Lakraj Singh, Roy, as he is familiarly known, has spent more than twenty years selling spices to customers on the Essequibo Coast. He lives at Lot 13, Adventure, and used to be a cash crop farmer. Last weekend, his eye-catching stall at the public/private sector Uncapped agro processing event at the Sophia Exhibition Centre attested to the strides that his business has made over the years.
It was the overpoweringly pleasant aromas of geera and masala that took us to the stall. Geera and masala are key ingredients in Indian cuisine. Their health benefits are also touted.
We counted twenty spices… including black pepper, ginger, curry powder, cinnamon, mustard seed, nutmeg, clove, aniseed, pimento and turmeric and his Sales Manager son, Govinda, a Computer Science student at the University of Guyana was on hand to talk with us.
It is not difficult to tell that the family has a keen appreciation of the nexus between product presentation and marketing. They have invested in high-quality, re-sealable plastic packaging with the brand, Roy’s Spices, proudly emblazoned on the package.
Unsurprisingly, they have decided that having made their mark on the Essequibo Coast they are ready to venture even deeper into the Region Four market. With the local market for spices and condiments already crowded that could prove a challenge though Govinda says that events like Uncapped have made them aware of the potential of their products. There are export ambitions too. Govinda says that even now they are ready to increase production in order to fill overseas orders. The idea of tapping into the export market had been contemplated about fifteen years ago and had arisen out of a request by a local customer that a sizeable order for ground geera and masala be filled for a customer in the USA. It was this order that had triggered the decision to produce the geera and masala in the powdered form for the local market and to make inquiries about export potential.

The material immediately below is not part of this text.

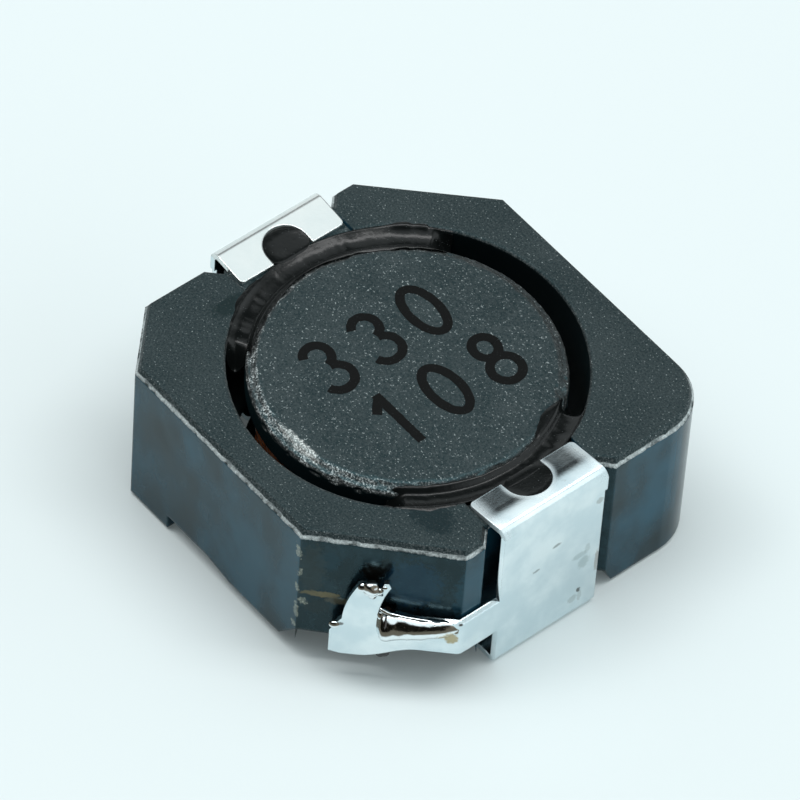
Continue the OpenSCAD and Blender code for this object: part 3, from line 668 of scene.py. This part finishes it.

Up until late Saturday no firm contract had been concluded though there had been a few commitments to engage with potential buyers during the current week.
On the whole, the vast majority of agro-processing enterprises had their origin in basic equipment, mostly kitchen tools pressed into service to do more demanding jobs. Govinda says that his father began grinding on a kitchen handmill. These days, he and his Electrical Engineer brother have combined their skills to manufacture a $2 million automated grinder. The grinder, he says, has made the production process less physically demanding. Whereas, previously, the spices had to be manually parched and grinded, all of this is now done by machine. The Factory on the Essequibo Coast has six full-time employees.
For the time being, Roy’s Spices can be bought at the Mon Repos Market, the Guyana Marketing Corporation’s Guyana Shop, DSL Cash and Carry , Real Value and Nirva’s Supermarkets in Georgetown. Govinda says that he is currently in discussions with Bounty and Survival Supermarkets about having the spices on their shelves.
Having engaged the Government Analyst Food and Drugs Department, Guyana Marketing Corporation and the Guyana National Bureau of Standards, what began as an ordinary family business has now passed through the rigours of qualification that allows their products to take pride of place on supermarket shelves. That is a landmark that the family cherishes. They have come a long way from packaging in ordinary plastic bags that resulted in the product suffering a loss of aroma over a short period.
Like so many other local agro processors, Roy’s has looked to the People’s Republic of China for packaging and labels. Good product presentation has come at a high cost and Govinda concedes that the additional expenditure on packaging and labeling has compelled the company to raise its market prices.
To meet the needs of the various customers the company has ‘sized’ its packaging, offering 25-30-gram packaging as well as 120–gram packaging.